On pourrait considérer cette attaque contre le journal comme une simple défense d’avocats usant des outils procéduraux disponibles afin de protéger le groupe du milliardaire. Pragmatisme de barreau, en somme. Cette interprétation n’en exclut pas une autre, plus littérale : effectivement, établir un régime réactionnaire (ou facho-conservateur, c’est-à-dire -et pour aller vite- fasciste classique sans les congés payés) est un business plan intéressant directement l’avenir de la fortune du milliardaire.
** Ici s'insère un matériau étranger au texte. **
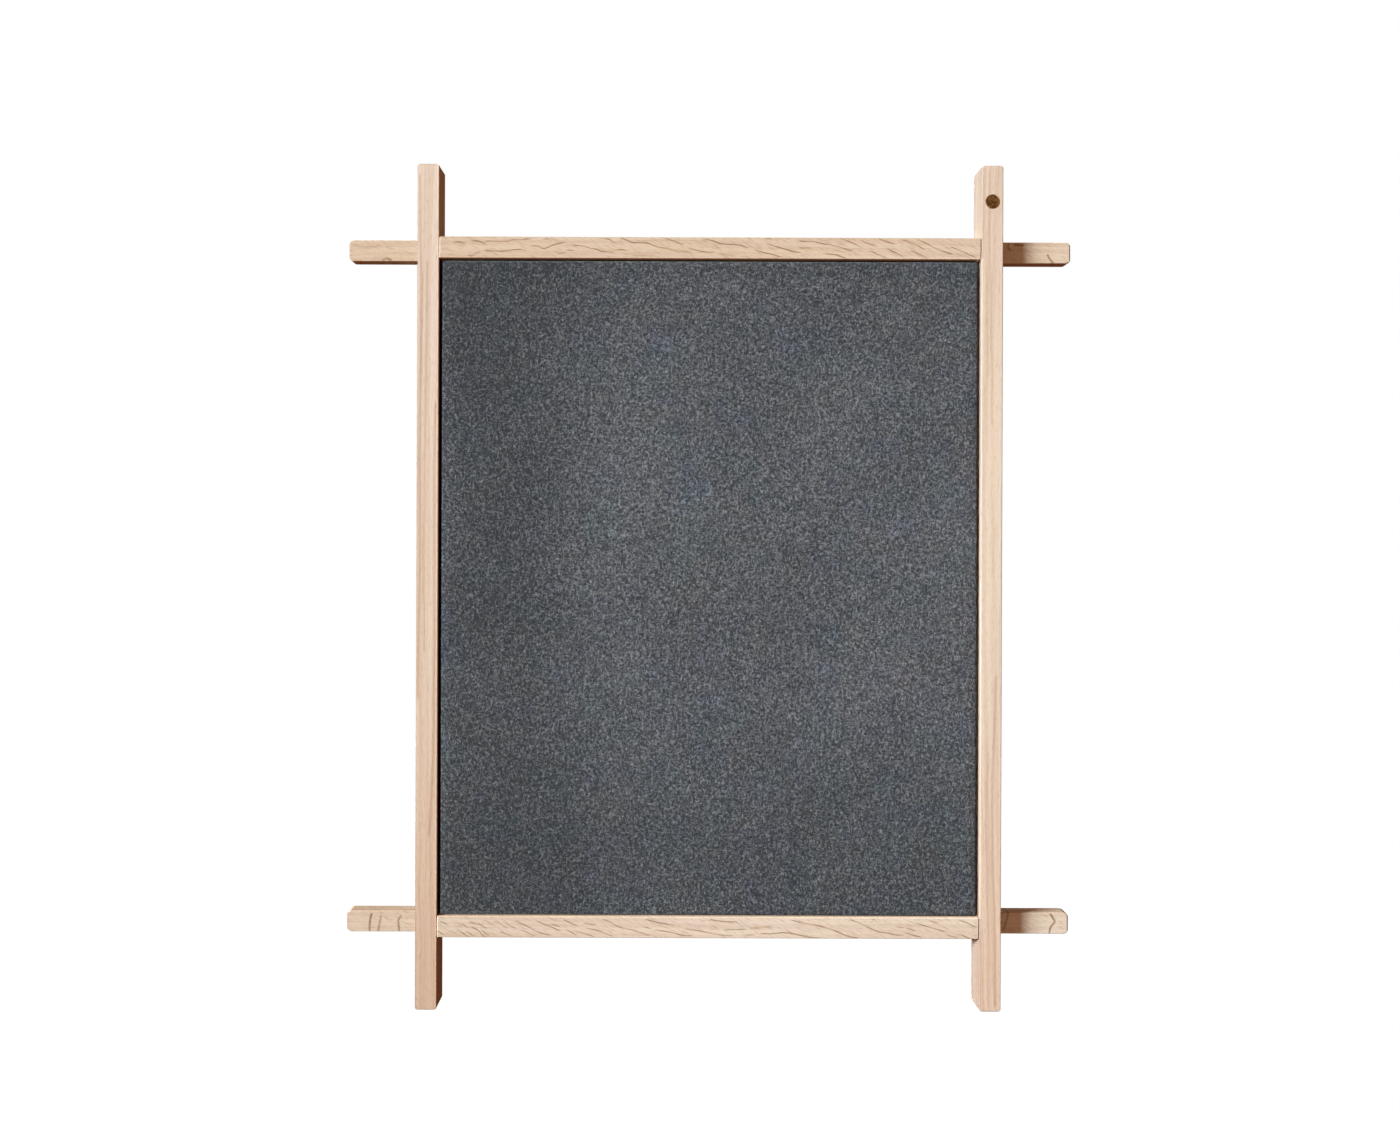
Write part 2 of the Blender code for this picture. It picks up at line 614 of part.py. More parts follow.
def build_board():
    """Make every piece of the board."""
    clear_scene()
    left = make_stile("left_stile", -1)
    right = make_stile("right_stile", 1)
    top = make_rail("top_rail", 0.0, -1)
    bottom = make_rail("bottom_rail", -RAIL_SPAN, 1)
    core = make_panel()
    backing = make_backing()
    screw_laps(left, right, top, bottom)
    screw_backing(backing, core, left, right, top, bottom)
    make_hangers(left, right)
    make_badge(right)
    make_pads()
    shade_round_pieces()


build_board()
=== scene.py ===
# %% [markdown]
# # Dressing a pin board
#
# A wall-hung pin board: two oak stiles and two oak rails cross at their ends, and a panel covered in dark felt
# fills the opening between them. The construction is already modelled and packed as a fixed frame. This lesson
# loads that frame and gives every piece the surface that the real one has: grained oak, melange felt, aged
# brass, zinc-plated screws. Everything is in metres, with X to the right, Y towards the wall and Z up.

# %% Load the frame
import math

import bmesh
import bpy
from mathutils import Matrix, Vector, noise


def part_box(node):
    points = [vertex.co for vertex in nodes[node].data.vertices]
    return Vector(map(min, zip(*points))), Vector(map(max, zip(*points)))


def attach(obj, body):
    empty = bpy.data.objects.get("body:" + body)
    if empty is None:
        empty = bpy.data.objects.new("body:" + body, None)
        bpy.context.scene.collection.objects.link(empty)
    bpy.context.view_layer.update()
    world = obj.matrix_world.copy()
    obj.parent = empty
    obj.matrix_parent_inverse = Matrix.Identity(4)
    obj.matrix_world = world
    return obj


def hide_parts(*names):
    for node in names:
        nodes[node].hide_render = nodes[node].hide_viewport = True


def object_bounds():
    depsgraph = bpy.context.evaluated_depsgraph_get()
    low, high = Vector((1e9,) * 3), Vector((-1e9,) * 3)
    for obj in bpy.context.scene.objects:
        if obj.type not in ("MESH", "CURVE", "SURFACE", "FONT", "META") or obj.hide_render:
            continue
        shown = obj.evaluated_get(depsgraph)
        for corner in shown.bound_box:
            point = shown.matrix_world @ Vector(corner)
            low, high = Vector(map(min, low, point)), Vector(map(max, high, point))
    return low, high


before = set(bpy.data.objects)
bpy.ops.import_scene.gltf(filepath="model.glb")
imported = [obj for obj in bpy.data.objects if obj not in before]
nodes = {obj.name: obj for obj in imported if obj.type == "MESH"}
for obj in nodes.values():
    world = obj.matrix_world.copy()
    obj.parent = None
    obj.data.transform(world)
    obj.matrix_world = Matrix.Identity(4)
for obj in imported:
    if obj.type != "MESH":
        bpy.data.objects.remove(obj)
cad_bounds = [list(map(float, corner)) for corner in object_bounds()]
print("pieces in the frame:", len(nodes), "box:", cad_bounds)

# %% [markdown]
# ## Small tools for materials
#
# A node material is a set of boxes wired together. Writing each wire by hand hides the idea, so a few short
# functions stand for the boxes used most: a step of arithmetic, a smooth threshold, a mix of two colours and a
# noise. All sizes are in metres.

# %% Small tools for materials
def add_node(tree, kind, settings, inputs, output=0):
    """Add a node, set its choices, set or wire its inputs, and return one of its outputs."""
    node = tree.nodes.new(kind)
    for name, value in settings.items():
        setattr(node, name, value)
    for key, value in inputs.items():
        if isinstance(value, bpy.types.NodeSocket):
            tree.links.new(value, node.inputs[key])
        else:
            node.inputs[key].default_value = value
    return node.outputs[output]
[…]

A ce stade de l’analyse du comportement des grandes fortunes droitières, il est habituel de citer le vieil adage « plutôt Hitler que le Front Populaire ». Celui-ci reste pertinent tant il est vrai que ces personnes sont obsédées par l’impôt, prêts à dépenser des fortunes et détruire leurs réputations afin de l’éviter. (Le milliardaire planquant sa fortune à l’étranger n’a pas très bonne presse malgré le contrôle d’une bonne partie de celle-ci -la presse- par ce même milliardaire. Journaux et politiques peuvent bien chanter les louanges de Bernard Arnault, « le créateur d’emplois en France », tout le monde le sait prêt à adopter n’importe quelle nationalité si celle-ci lui offre une décote, alors même que sa marque repose entièrement sur l’affichage d’un faux made in France. Autrement dit, il capte l’image d’un pays dont il n’a que faire du bien-être de ses habitants. Personnage insignifiant pour les uns, redoutable crapule pour les autres, le multimilliardaire n’a pas assez de son groupe de presse pour faire oublier le mépris qu’il inspire à ses concitoyens qui, eux, payent leurs impôts.)
Ainsi, les plus fortunés opteraient pour les projets fascistes afin de se prémunir d’un impôt, même à la marge, qui grèverait ce qu’ils considèrent comme leurs biens inaliénables. (Ce qui paraît aberrant pour l’observation scientifique et le sens-commun, qui savent qu’aucune fortune ne s’établit sans une captation des richesses produites par des collectifs ou l’ensemble de la société, est, pour eux, une vérité existentielle : la fortune reflète l’effort et le savoir-faire individuels -les leurs).
Cette conception du milliardaire, prêt à tout pour échapper à la moindre justice sociale (et économique, dans la mesure où ces milliards sont le fruit d’un vol -la plus-value- des travailleurs, des clients ou des deux), en fait une personne avant tout défensive. « Plutôt Hitler que le Front Populaire » décrit une stratégie défensive.
Or, les Stérin ou Bolloré en France, les Musk ou Thiel aux Etats-Unis ou les Galperin en Argentine, parmi d’autres qui prolifèrent sous tous les cieux, ne sont pas du tout dans des stratégies de préservation de leurs fortunes mais d’extension de celles-ci. La stratégie n’est pas défensive mais offensive.
Cette stratégie se comprend notamment du fait de l’invraisemblance des fortunes amassées. Ces sommes sont telles que leur agrandissement et renforcement ne peut plus s’obtenir par un simple accroissement de leurs secteurs économiques. Seul le pouvoir politique, à la tête des actifs des Etats qu’ils attaquent -de l’intérieur-, peut leur offrir de nouvelles marges de croissance. Que ce soit en s’appropriant ces actifs ou bien en changeant les normes devant encadrer (droit du travail et normes environnementales) leurs activités.
Ainsi donc, la prise du pouvoir politique par les oligarques est effectivement un business plan. Pierre-Edouard Stérin avait donc bien raison de considérer le dévoilement de son plan de fascisation de la France comme un viol du secret de ses affaires.